↓↓↓
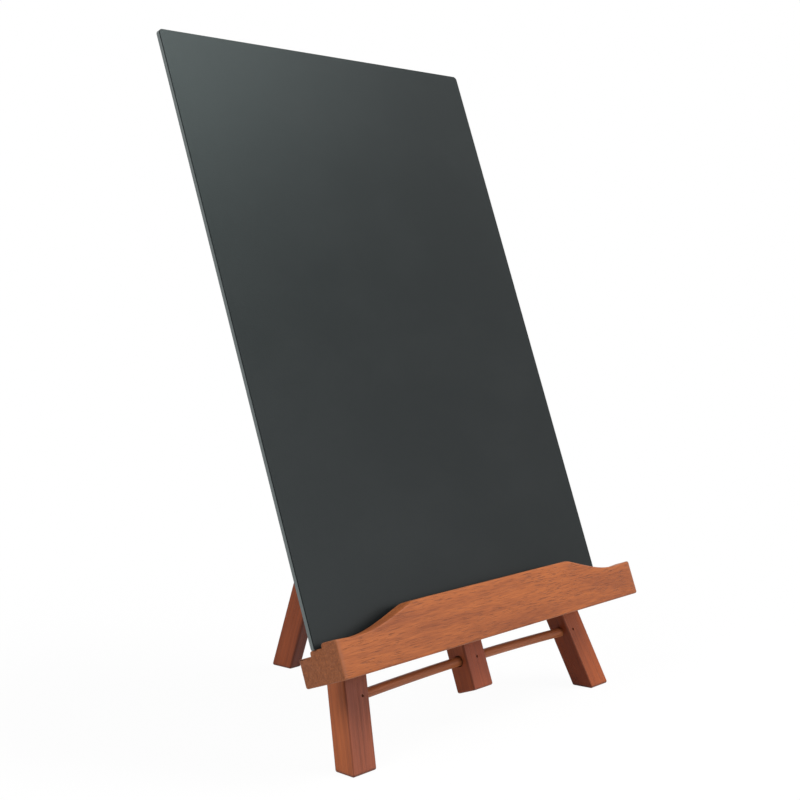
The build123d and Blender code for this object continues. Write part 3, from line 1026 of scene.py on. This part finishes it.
# %% [markdown]
# ## A white table and a white room
#
# The object stands on white, and only a faint shadow grounds it. Camera, mirror and glass
# rays see a nearly pure white floor and a white room, while the object itself is lit by a
# softer, greyer room and by lamps, so that its colours come out as they are written. Near the
# object a small share of the plain grey floor shows through, and that is where the shadow is.

# %% Floor and room
def white_for_eyes(tree):
    """1 for rays that look at the background, from the camera, a mirror or glass."""
    path = put(tree, "ShaderNodeLightPath").outputs
    seen = maths(tree, "MAXIMUM", path["Is Camera Ray"], path["Is Glossy Ray"])
    return maths(tree, "MAXIMUM", seen, path["Is Transmission Ray"])


shadow_near = 0.22
shadow_far = 0.6
glow_near = 0.96
floor_grey = (0.75, 0.75, 0.75, 1)

floor_material = bpy.data.materials.new("white_floor")
floor_material.use_nodes = True
floor_nodes = floor_material.node_tree
floor_nodes.nodes.clear()
matt = put(floor_nodes, "ShaderNodeBsdfDiffuse", {"Color": floor_grey})
glow = put(floor_nodes, "ShaderNodeEmission", {"Color": (1, 1, 1, 1), "Strength": 1.0})
floor_place = put(floor_nodes, "ShaderNodeTexCoord").outputs["Object"]
away = put(floor_nodes, "ShaderNodeVectorMath", {0: floor_place}, operation="LENGTH").outputs["Value"]
glowing = fade(floor_nodes, away, shadow_near, shadow_far, glow_near, 1.0)
share = maths(floor_nodes, "MULTIPLY", white_for_eyes(floor_nodes), glowing)
cover = put(floor_nodes, "ShaderNodeMixShader", {0: share, 1: matt.outputs[0], 2: glow.outputs[0]})
put(floor_nodes, "ShaderNodeOutputMaterial", {0: cover.outputs[0]})

floor_half = 6.0
floor_drop = 0.2 * mm
floor_mesh = bpy.data.meshes.new("floor")
square = ((-1, -1), (1, -1), (1, 1), (-1, 1))
floor_corners = [(x * floor_half, y * floor_half, -floor_drop) for x, y in square]
floor_mesh.from_pydata(floor_corners, [], [(0, 1, 2, 3)])
floor_mesh.materials.append(floor_material)
floor = bpy.data.objects.new("floor", floor_mesh)
bpy.context.scene.collection.objects.link(floor)
floor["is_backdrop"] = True

room_light = 0.28
world = bpy.data.worlds.new("room")
bpy.context.scene.world = world
world.use_nodes = True
room = world.node_tree
room_strength = fade(room, white_for_eyes(room), 0.0, 1.0, room_light, 1.0)
background = room.nodes["Background"]
background.inputs["Color"].default_value = (1, 1, 1, 1)
room.links.new(room_strength, background.inputs["Strength"])
print("the floor is", 2 * floor_half, "m wide and lies", floor_drop / mm, "mm below the feet")

# %% [markdown]
# ## Three soft lamps
#
# The main softbox hangs high in front and to the right. Its mirror image falls on the
# upper left of the board, which is where the soft sheen is, and it leaves the legs in the
# shade of the ledge. A weaker one at the left lights the ends and the legs' left sides, and
# a faint pinkish one, low in front and to the right, opens up the shade below the ledge.

# %% Lamps
lamp_distance = 2.2
pinkish = (1.0, 0.82, 0.86)


def softbox(name, heading, height, size, power, colour=(1, 1, 1)):
    """A square lamp that looks at the easel, so many degrees right of the front and up."""
    data = bpy.data.lights.new(name, "AREA")
    data.size = size
    data.energy = power
    data.color = colour
    lamp = bpy.data.objects.new(name, data)
    turn, rise = math.radians(heading), math.radians(height)
    level_reach = math.cos(rise)
    way = Vector((math.sin(turn) * level_reach, -math.cos(turn) * level_reach, math.sin(rise)))
    aim = (cad_low + cad_high) / 2
    facing_back = way.to_track_quat("Z", "Y").to_matrix().to_4x4()
    lamp.matrix_world = Matrix.Translation(aim + way * lamp_distance) @ facing_back
    bpy.context.scene.collection.objects.link(lamp)
    print(name, "gives", power, "W")


softbox("main_softbox", heading=38, height=52, size=1.1, power=50)
softbox("left_softbox", heading=-88, height=34, size=1.0, power=34)
softbox("low_fill", heading=31, height=14, size=1.0, power=17, colour=pinkish)
bpy.context.scene.view_settings.view_transform = "Standard"

# %% [markdown]
# ## The sizes at the end
#
# The CAD box was read right after loading. Reading the box again now, with every dressed piece
# in place, gives the size of what is seen, and both are printed.

# %% Sizes and the last line
seen_low, seen_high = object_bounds()
sizes = {"cad": [list(cad_low), list(cad_high)], "visual": [list(seen_low), list(seen_high)]}
print("sizes:", sizes)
↑↑↑
[Problem details] From the very first line of the data through the line with "# object a small" in it, please reproduce each line exactly and output nothing more.

[The completed task]
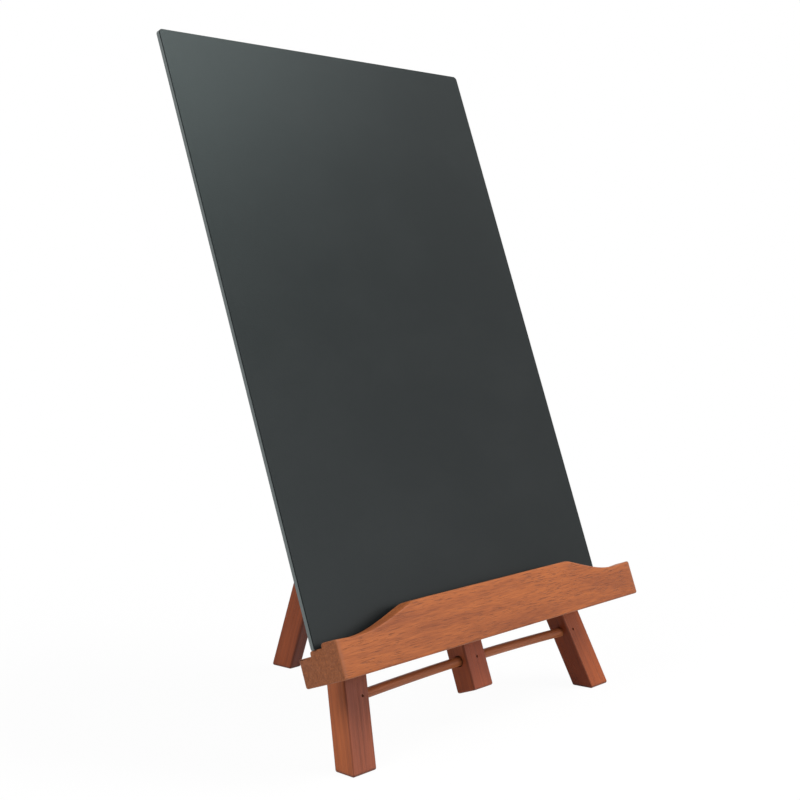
The build123d and Blender code for this object continues. Write part 3, from line 1026 of scene.py on. This part finishes it.
# %% [markdown]
# ## A white table and a white room
#
# The object stands on white, and only a faint shadow grounds it. Camera, mirror and glass
# rays see a nearly pure white floor and a white room, while the object itself is lit by a
# softer, greyer room and by lamps, so that its colours come out as they are written. Near the
# object a small share of the plain grey floor shows through, and that is where the shadow is.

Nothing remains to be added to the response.